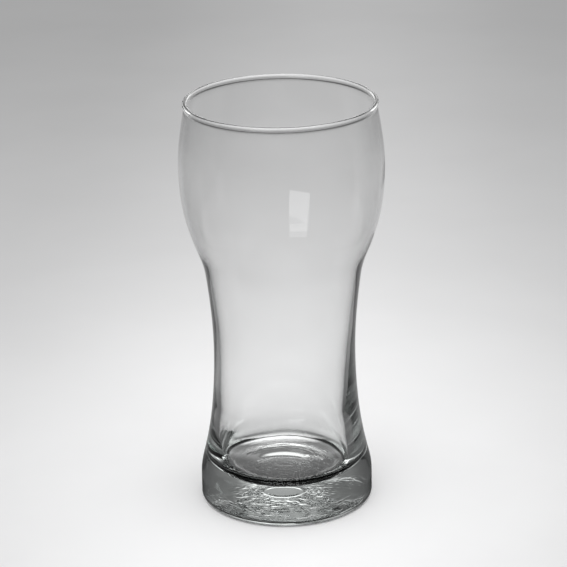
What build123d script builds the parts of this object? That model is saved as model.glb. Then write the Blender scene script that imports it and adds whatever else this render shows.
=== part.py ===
"""Hourglass pint glass: one gather of clear soda-lime glass, pressed to a heavy base and blown in a mould.

The wall is one turned form. Its mould side is set by stations, each a height, a radius and a lean, and pairs
of tangent arcs join them, as on a mould drawing; its inner side follows the same stations less the wall
there. Millimetres, +Z up, with the origin on the glass's axis at the table.
"""

import os
from math import cos, radians, sin, sqrt

from build123d import *

# Heights, each measured up from the one before it; the overall height is their sum.
foot_band_height = 10.0  # near-straight band round the foot, from the table
foot_shoulder_rise = 7.2  # rounded top of the foot band
waist_rise = 47.7  # foot shoulder to the narrowest circle
bowl_root_rise = 32.6  # waist to the tight curve where the bowl begins
bowl_flank_rise = 20.1  # bowl root to the flank of the bowl
bulge_rise = 25.6  # flank to the widest circle
lip_rise = 24.2  # widest circle to the underside of the rim bead
bead_height = 3.0  # fire-polished bead, to the brim

# Outer radii, from the waist outwards.
waist_diameter = 58.2
foot_overhang = 6.5  # foot beyond the waist, each side
foot_shoulder_inset = 1.0  # foot shoulder inside the foot band
bowl_root_step = 2.5  # bowl root beyond the waist
bowl_swell = 12.3  # widest circle beyond the waist
bowl_flank_inset = 3.4  # flank inside the widest circle
lip_tuck = 2.4  # rim bead inside the widest circle
bead_overhang = 0.45  # rim bead beyond the wall under it

# Lean of the mould wall from upright, in degrees, positive where it opens upwards.
foot_shoulder_lean = -14.8
bowl_root_lean = 7.8
bowl_flank_lean = 16.8
lip_lean = -10.4

# Wall, measured level, and how far its inner face leans out from the mould wall there, in degrees.
waist_wall = 2.75
bowl_root_wall = 1.5
bowl_flank_wall = 1.0
bulge_wall = 1.0
lip_wall = 1.15
waist_thinning = 2.2
bowl_root_thinning = 2.6
bowl_flank_thinning = 0.4

# Rim bead, cavity and base.
bead_width = 2.1
plunger_allowance = 3.0  # straight foot of the cavity inside the waist circle, each side
plunger_taper = 13.0  # height below the waist at which the cavity starts to widen
base_thickness = 11.8  # table to the middle of the cavity floor
floor_dish = 0.4  # fall of the floor from its fillet to its middle
floor_fillet = 8.2
heel_radius = 2.2
bearing_width = 4.5  # flat ring that the glass stands on
push_up = 2.0  # hollow under the base, at the axis

# Heights and radii of the stations, worked out from the sizes above.
foot_shoulder_height = foot_band_height + foot_shoulder_rise
waist_height = foot_shoulder_height + waist_rise
bowl_root_height = waist_height + bowl_root_rise
bowl_flank_height = bowl_root_height + bowl_flank_rise
bulge_height = bowl_flank_height + bulge_rise
lip_height = bulge_height + lip_rise
brim_height = lip_height + bead_height
bead_round = bead_width / 2
bead_widest_height = brim_height - bead_round
cavity_straight_height = waist_height - plunger_taper
floor_edge_height = base_thickness + floor_dish

waist_radius = waist_diameter / 2
foot_radius = waist_radius + foot_overhang
foot_shoulder_radius = foot_radius - foot_shoulder_inset
bowl_root_radius = waist_radius + bowl_root_step
bulge_radius = waist_radius + bowl_swell
bowl_flank_radius = bulge_radius - bowl_flank_inset
rim_radius = bulge_radius - lip_tuck
lip_radius = rim_radius - bead_overhang
cavity_radius = waist_radius - plunger_allowance
floor_edge_radius = cavity_radius - floor_fillet
bearing_outer_radius = foot_radius - heel_radius
bearing_inner_radius = bearing_outer_radius - bearing_width

UPRIGHT = 0.0
LEVEL = 90.0  # heading outwards, away from the axis


def bend(start, end, heading):
    """One arc that leaves start along heading and ends at end, or the line where they lie straight."""
    chord = end - start
    if heading.cross(chord).length < 1e-6 * chord.length:
        return Line(start, end)
    return TangentArc(start, end, tangent=heading)


def two_arcs(start, start_lean, end, end_lean):
    """Two arcs, tangent where they meet, between two (radius, height) points and the leans of the wall there."""
    start, end = Vector(*start), Vector(*end)
    leave, arrive = (Vector(sin(radians(lean)), cos(radians(lean))) for lean in (start_lean, end_lean))
    chord, both, turn = end - start, leave + arrive, 2 - 2 * leave.dot(arrive)
    if turn < 1e-9:
        handle = chord.dot(chord) / (4 * chord.dot(arrive))
    else:
        handle = (sqrt(chord.dot(both) ** 2 + turn * chord.dot(chord)) - chord.dot(both)) / turn
    first, last = start + leave * handle, end - arrive * handle
    meeting = (first + last) / 2
    return [bend(start, meeting, leave), bend(meeting, end, last - first)]


def wall_face(*stations):
    """The arcs that run up through stations, each a radius, a height and a lean."""
    arcs = []
    for (low_radius, low_height, low_lean), (high_radius, high_height, high_lean) in zip(stations, stations[1:]):
        arcs += two_arcs((low_radius, low_height), low_lean, (high_radius, high_height), high_lean)
    return arcs


def mould_side():
    """The outside of the glass, from the top of the foot band to the widest circle of the bead."""
    return wall_face(
        (foot_radius, foot_band_height, UPRIGHT),
        (foot_shoulder_radius, foot_shoulder_height, foot_shoulder_lean),
        (waist_radius, waist_height, UPRIGHT),
        (bowl_root_radius, bowl_root_height, bowl_root_lean),
        (bowl_flank_radius, bowl_flank_height, bowl_flank_lean),
        (bulge_radius, bulge_height, UPRIGHT),
        (lip_radius, lip_height, lip_lean),
        (rim_radius, bead_widest_height, UPRIGHT),
    )


def drink_side():
    """The inside of the glass, from the straight foot of the cavity to the narrowest circle of the bead."""
    return wall_face(
        (cavity_radius, cavity_straight_height, UPRIGHT),
        (waist_radius - waist_wall, waist_height, waist_thinning),
        (bowl_root_radius - bowl_root_wall, bowl_root_height, bowl_root_lean + bowl_root_thinning),
        (bowl_flank_radius - bowl_flank_wall, bowl_flank_height, bowl_flank_lean + bowl_flank_thinning),
        (bulge_radius - bulge_wall, bulge_height, UPRIGHT),
        (lip_radius - lip_wall, lip_height, lip_lean),
        (rim_radius - bead_width, bead_widest_height, UPRIGHT),
    )


def crown():
    """The melted top of the rim bead, over the brim."""
    outside = (rim_radius, bead_widest_height)
    inside = (rim_radius - bead_width, bead_widest_height)
    return [ThreePointArc(outside, (rim_radius - bead_round, brim_height), inside)]


def cavity_floor():
    """The floor that the drink stands on, its fillet, and the straight foot of the cavity."""
    floor_edge = (floor_edge_radius, floor_edge_height)
    fillet_top = (cavity_radius, floor_edge_height + floor_fillet)
    return [
        *two_arcs((0, base_thickness), LEVEL, floor_edge, LEVEL),
        TangentArc(floor_edge, fillet_top, tangent=(1, 0)),
        Line(fillet_top, (cavity_radius, cavity_straight_height)),
    ]


def base_side():
    """The underside and heel: hollow, bearing ring, rounded heel and the straight foot band."""
    ring_outside = (bearing_outer_radius, 0)
    heel_top = (foot_radius, heel_radius)
    return [
        *two_arcs((0, push_up), LEVEL, (bearing_inner_radius, 0), LEVEL),
        Line((bearing_inner_radius, 0), ring_outside),
        TangentArc(ring_outside, heel_top, tangent=(1, 0)),
        Line(heel_top, (foot_radius, foot_band_height)),
    ]


def glass():
    """The whole glass, turned from one half-section."""
    axis_line = Line((0, push_up), (0, base_thickness))
    half_section = make_face([*base_side(), *mould_side(), *crown(), *drink_side(), *cavity_floor(), axis_line])
    return revolve(Plane.XZ * half_section, Axis.Z)


os.makedirs("parts", exist_ok=True)
export_step(glass(), "parts/glass.step")
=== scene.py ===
from math import atan2, ceil, cos, pi, radians, sin, sqrt

import bpy
import numpy as np
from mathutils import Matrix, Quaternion, Vector, noise


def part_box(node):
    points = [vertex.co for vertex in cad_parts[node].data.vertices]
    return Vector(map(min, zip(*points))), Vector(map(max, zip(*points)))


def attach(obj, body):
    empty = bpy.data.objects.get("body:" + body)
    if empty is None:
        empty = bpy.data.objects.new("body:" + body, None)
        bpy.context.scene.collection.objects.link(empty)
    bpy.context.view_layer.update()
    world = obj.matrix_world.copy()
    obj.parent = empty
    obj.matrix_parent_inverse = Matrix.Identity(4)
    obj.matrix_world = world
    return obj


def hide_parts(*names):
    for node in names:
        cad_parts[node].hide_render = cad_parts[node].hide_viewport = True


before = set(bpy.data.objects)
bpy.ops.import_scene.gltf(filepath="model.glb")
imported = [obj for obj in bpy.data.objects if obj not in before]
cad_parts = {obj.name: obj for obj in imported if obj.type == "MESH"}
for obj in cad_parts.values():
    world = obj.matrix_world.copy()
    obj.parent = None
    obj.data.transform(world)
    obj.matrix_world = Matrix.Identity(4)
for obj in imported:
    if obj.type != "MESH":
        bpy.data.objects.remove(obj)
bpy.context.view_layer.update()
scene = bpy.context.scene


# The glass. One gather of clear soda-lime glass, pressed to its heavy base and blown in a mould, its rim
# melted round. The wall follows the solid's turned stations, and carries what pressing and blowing leave: a
# cavity a little off centre low down, a rippled floor corner, a crinkled underside and faintly wavy walls.
glass_low, glass_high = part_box("glass")
brim_height = glass_high.z
bulge_radius = (glass_high.x - glass_low.x) / 2

# Heights of the stations, from the table.
foot_band_height = 0.0100
foot_shoulder_height = 0.0172
waist_height = 0.0649
bowl_root_height = 0.0975
bowl_flank_height = 0.1176
bulge_height = 0.1432
bead_height = 0.0030
lip_height = brim_height - bead_height

# Outer radii of the stations, from how far each stands out from another.
bowl_swell = 0.0123
foot_overhang = 0.0065
foot_shoulder_inset = 0.0010
bowl_root_step = 0.0025
bowl_flank_inset = 0.0034
lip_tuck = 0.0024
bead_overhang = 0.00045
waist_radius = bulge_radius - bowl_swell
foot_radius = waist_radius + foot_overhang
foot_shoulder_radius = foot_radius - foot_shoulder_inset
bowl_root_radius = waist_radius + bowl_root_step
bowl_flank_radius = bulge_radius - bowl_flank_inset
rim_radius = bulge_radius - lip_tuck
lip_radius = rim_radius - bead_overhang

# Lean of the mould wall from upright, in degrees, positive where it opens upwards.
UPRIGHT, LEVEL = 0.0, 90.0
foot_shoulder_lean = -14.8
bowl_root_lean = 7.8
bowl_flank_lean = 16.8
lip_lean = -10.4

# Wall, measured level, and how far its inner face leans out from the mould wall there, in degrees.
waist_wall = 0.00275
bowl_root_wall = 0.0015
bowl_flank_wall = 0.0010
bulge_wall = 0.0010
lip_wall = 0.00115
waist_thinning = 2.2
bowl_root_thinning = 2.6
bowl_flank_thinning = 0.4

# Rim bead, cavity and base.
bead_width = 0.0021
plunger_allowance = 0.0030
plunger_taper = 0.0130
base_thickness = 0.0118
floor_dish = 0.0004
floor_fillet = 0.0082
heel_radius = 0.0022
bearing_width = 0.0045
push_up = 0.0020
bead_round = bead_width / 2
bead_widest_height = brim_height - bead_round
cavity_radius = waist_radius - plunger_allowance
cavity_straight_height = waist_height - plunger_taper
floor_edge_height = base_thickness + floor_dish
floor_edge_radius = cavity_radius - floor_fillet
bearing_outer_radius = foot_radius - heel_radius
bearing_inner_radius = bearing_outer_radius - bearing_width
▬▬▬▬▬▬
**Aim:** Look through the material above. Copy each line where the word "True" appears.

**Task result:**
os.makedirs("parts", exist_ok=True)
        cad_parts[node].hide_render = cad_parts[node].hide_viewport = True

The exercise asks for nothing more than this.